Joint optimized multi-user access and UAV deployments based on heterogeneous revenue in IoT network

Abstract

With the explosion demands of computation in the internet-of-things (IoT) sector, as an emerging technique with considerable computational capability, unmanned aerial vehicle (UAV) assisted mobile edge computing (MEC) has been proposed to reduce the latency and improve the quality-of-experience (QoE) of the user equipments (UEs). However, being existed massive heterogeneous UEs with different time sensitivity, how to offload the tasks of UEs, and where to deploy the positions of UAVs are two critical factors for the MEC system. In this work, we investigate a multi-UAV-assisted MEC system to maximize the sum of UEs’ revenue in the event that natural disasters block communication conditions.

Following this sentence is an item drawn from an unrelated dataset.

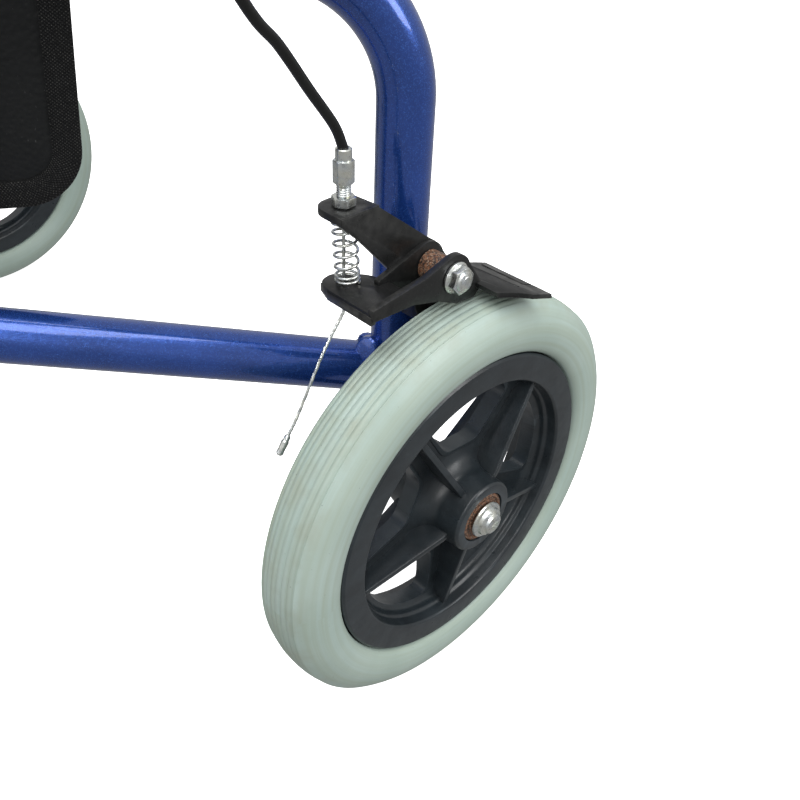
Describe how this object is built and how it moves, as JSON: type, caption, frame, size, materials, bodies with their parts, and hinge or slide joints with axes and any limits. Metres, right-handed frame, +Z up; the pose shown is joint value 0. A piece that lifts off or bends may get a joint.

A two-hierarchy Stackelberg game framework model is constructed, with the upper-layer UAVs as leaders performing location deployments, while the lower-layer UEs as followers conducting offloading selections. Different from the existing revenue functions, for followers, we adopt three revenue functions in terms of different UEs having distinct responses to time consuming. Furthermore, both the leader-layer and follower-layer subgame are proved to be exact potential games (EPG) with at least one Nash equilibrium (NE), then demonstrating the existence of Stackelberg equilibrium (SE). Additionally, we evaluate the price of anarchy (PoA) of the NE and illustrate that the value of PoA is relatively small, which corroborates that our solution is close to the global optimum. Finally, the simulation results demonstrate that the proposed solution can improve the total revenue of UEs under guaranteeing the convergence.